Quando se questiona, o padrão cai por terra, é lógico.

A elite branca que pensou em estabelecer um padrão estético ao criar o primeiro concurso de beleza trouxe um padrão europeu para um país tropical onde a maior parte da população é preta e indígena. É por isso que os resultado dos concursos de beleza não variam muito até hoje.

Isso coloca as pessoas em gaiolas invisíveis. Não se procura conhecimento, só se vive num ciclo incansável atrás da beleza ideal, do comportamento ideal, da vida ideal, do casamento ideal, e assim fica mais simples manter o povo sob domínio, e tornar nossos direitos um assunto de menor importância.

Mas, até quando vamos nos preocupar em alcançar padrões que trazem a perfeição do Photoshop?

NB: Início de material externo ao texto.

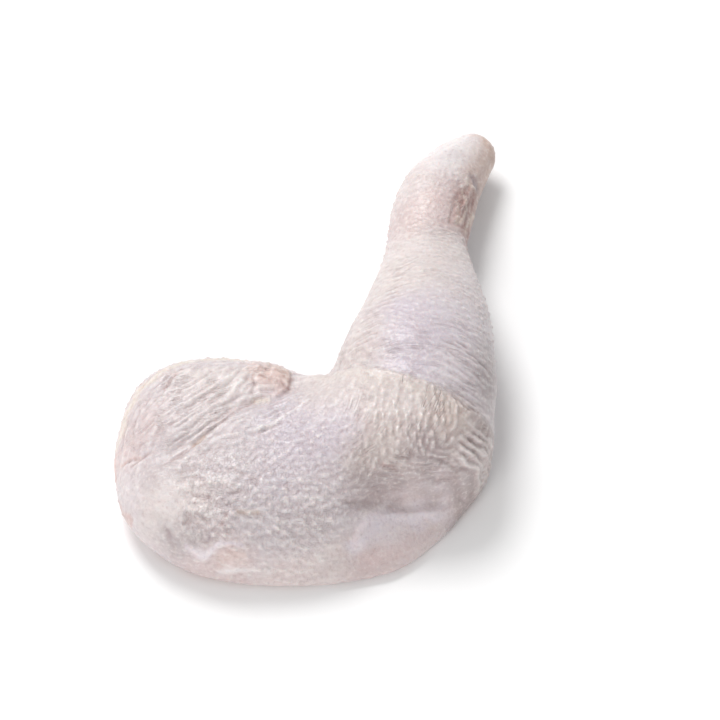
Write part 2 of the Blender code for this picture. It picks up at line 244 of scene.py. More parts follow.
FOLDS = (
    # The long fold between the hip lobe and the thigh, and the fold above it.
    Fold(((-5.3, -5.15), (-4.5, -4.7), (-4.0, -4.25), (-3.1, -3.5), (-2.1, -2.6), (-1.2, -2.1)), 0.65, 0.06),
    Fold(((-5.25, -4.8), (-4.6, -4.4), (-4.15, -4.05), (-3.6, -3.6), (-3.05, -3.2), (-2.5, -2.75),
          (-1.8, -2.25)), 0.55),
    # The other folds of the lobe, from the thigh up to its top edge, with rolls of skin between them.
    Fold(((-4.45, -4.05), (-4.0, -3.6), (-3.5, -3.2), (-3.0, -2.75), (-2.4, -2.25), (-1.95, -2.05)), 0.45),
    Fold(((-4.9, -3.8), (-4.3, -3.35), (-3.7, -2.85), (-3.1, -2.3), (-2.7, -1.85)), 0.5),
    Fold(((-4.6, -3.1), (-4.3, -2.85), (-3.8, -2.5), (-3.3, -2.15), (-2.8, -1.7), (-2.45, -1.35)), 0.5),
    Fold(((-5.25, -2.95), (-4.7, -2.55), (-4.25, -2.3), (-3.8, -2.0), (-3.35, -1.65), (-2.7, -1.1)), 0.5),
    Fold(((-4.7, -2.0), (-4.2, -1.75), (-3.7, -1.35), (-3.3, -0.9)), 0.35, 0.05),
    Fold(((-2.3, -0.75), (-2.6, -1.4), (-3.0, -1.95)), 0.4),
    Fold(((-2.0, -0.9), (-2.15, -1.5), (-2.5, -2.0)), 0.4),
    Fold(((-4.55, -4.55), (-3.85, -3.95), (-3.3, -3.55), (-2.7, -3.1), (-1.9, -2.45)), -0.5),
    Fold(((-4.3, -3.95), (-3.75, -3.45), (-3.2, -3.0), (-2.6, -2.5)), -0.4),
    Fold(((-4.6, -2.75), (-4.0, -2.35), (-3.3, -1.9), (-2.7, -1.4)), -0.35),
    Fold(((-5.15, -1.8), (-4.9, -1.4), (-4.7, -1.05)), 0.5),
    # Its curled end, where the folds meet.
    Fold(((-1.95, -1.3), (-1.85, -1.7), (-2.0, -2.2)), 0.6, 0.06),
    Fold(((-1.75, -0.6), (-1.4, -0.95), (-1.0, -0.95), (-0.75, -1.15)), 0.35),
    Fold(((-1.75, -1.2), (-1.35, -1.4), (-0.95, -1.4), (-0.75, -1.65)), 0.3),
    Fold(((-1.2, -0.7), (-0.8, -0.85), (-0.6, -1.3)), -0.4, 0.08),
    # Slack skin beside it, with painted highlights along its ridges.
    Fold(SLACK_RIDGES[0], -0.7, 0.07),
    Fold(SLACK_RIDGES[1], -0.6, 0.07),
    Fold(((-1.8, -3.5), (-1.2, -3.3), (-0.7, -2.95)), -0.5, 0.06),
    Fold(((-2.0, -4.05), (-1.5, -3.85), (-0.9, -3.6)), 0.4, 0.06),
    Fold(((-1.6, -3.35), (-1.0, -3.1), (-0.5, -2.7)), 0.35, 0.05),
    # Skin that runs beside the outline of the thigh's outer end.
    Fold(((-6.65, -4.35), (-6.35, -4.35), (-5.9, -4.5)), 0.6),
    Fold(((-6.3, -4.65), (-5.9, -4.5), (-5.45, -4.4)), 0.7, 0.06),
    Fold(((-6.0, -2.4), (-6.2, -3.0), (-6.3, -3.7)), 0.45, 0.07),
    Fold(((-6.35, -2.5), (-6.65, -3.3), (-6.75, -4.0)), 0.4, 0.07),
    Fold(((-5.8, -5.2), (-5.75, -6.0), (-5.4, -6.8), (-4.95, -7.2)), 0.2, 0.09),
    Fold(((-6.2, -5.1), (-6.1, -5.95), (-5.6, -6.9)), 0.2, 0.09),
    Fold(((-5.1, -7.1), (-4.9, -7.35), (-4.7, -7.65)), 0.5, 0.07),
    # The lumps and hollows of its lower end.
    Fold(((-4.3, -5.9), (-4.0, -5.95)), -0.9, 0.16),
    Fold(((-3.7, -5.85), (-3.3, -5.95), (-3.1, -6.05)), -0.9, 0.15),
    Fold(((-2.9, -6.0), (-2.5, -6.1)), -0.7, 0.13),
    Fold(((-4.6, -6.75), (-4.25, -6.85)), -0.7, 0.14),
    Fold(((-4.0, -6.3), (-3.4, -6.4), (-2.7, -6.35), (-1.9, -6.4)), 0.6, 0.1),
    Fold(((-4.5, -7.15), (-3.9, -7.1), (-3.2, -7.1)), 0.7, 0.15),
    Fold(((-2.7, -7.15), (-2.0, -7.05), (-1.3, -7.15)), 0.45, 0.09),
    Fold(THREAD, -0.7, 0.07),
    Fold(((-3.2, -8.05), (-2.2, -8.1), (-1.2, -8.1)), -0.45, 0.06),
    Fold(((-3.2, -5.4), (-2.5, -5.55), (-1.9, -5.9), (-1.6, -6.3)), 0.45, 0.09),
    # The hollow above the apron, and a smaller one above the knee.
    Fold(((1.3, -6.5), (1.9, -6.2), (2.6, -5.93), (3.5, -5.72), (4.6, -5.52), (5.5, -5.17)), 1.0, 0.16),
    Fold(((2.8, -5.35), (3.1, -5.4), (3.4, -5.45)), 0.5, 0.05),
    Fold(((2.3, -1.1), (2.75, -1.0), (3.3, -0.85)), 0.4, 0.12),
    # Long ripples over the knee's outer side, and the skin heaped up between them.
    Fold(((5.8, -3.95), (6.15, -4.02), (6.5, -3.92), (6.85, -3.62), (7.3, -3.3)), 0.5),
    Fold(((5.55, -4.22), (6.0, -4.28), (6.4, -4.14), (6.85, -3.82), (7.3, -3.52)), 0.6),
    Fold(((5.35, -4.5), (5.9, -4.54), (6.35, -4.38), (6.75, -4.07), (7.2, -3.78)), 0.6),
    Fold(((5.3, -4.73), (5.85, -4.77), (6.25, -4.59), (6.65, -4.3), (7.1, -4.02)), 0.5),
    Fold(((5.3, -4.95), (5.8, -4.98), (6.2, -4.82), (6.55, -4.56), (7.0, -4.3)), 0.45),
    *(Fold(path, -0.5) for path in RIPPLES),
    Fold(((4.2, -5.45), (4.85, -5.4), (5.35, -5.25), (5.95, -5.15)), 0.4, 0.05),
    Fold(((4.8, -5.05), (5.35, -5.1), (5.9, -4.95)), 0.45, 0.05),
    # The hock's tendons, and the hollows beside them.
    Fold(TENDONS[0], -0.5, 0.06),
    Fold(TENDONS[1], -0.45, 0.06),
    Fold(TENDONS[2], -0.3, 0.05),
    Fold(((5.75, 7.6), (5.45, 7.0), (5.35, 6.6), (5.3, 6.1)), 0.4, 0.07),
    Fold(((6.1, 7.95), (6.1, 7.5), (5.9, 6.9), (5.75, 6.4)), 0.55, 0.08),
    Fold(((6.0, 8.7), (6.25, 8.4), (6.4, 8.1)), 0.5, 0.09),
    Fold(((6.45, 7.6), (6.6, 8.3), (6.75, 9.2)), 0.35, 0.07),
)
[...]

Padrões são uma mentira, uma ilusão bem planejada que faz boa parte da sociedade crer, religiosamente, em tudo o que lhe é imposto, menos em si mesma, seguindo perdida em busca de alguma satisfação pouco duradoura que lhes conduza à próxima compra. Mesmo assim, ainda é possível ter uma fisgada de lucidez que entra como uma fresta de luz na rachadura da telha, ainda é possível nos enxergar para além do que querem que sejamos e buscar dentro de nós quem somos e quem queremos ser. Sem medo, pois encontrar a si mesmo é encontrar o mundo e perceber que não estamos sozinhos nessa luta. A luta de romper, tijolo por tijolo, esse imenso muro que a sociedade capitalista e o estado construíram para nos dividir.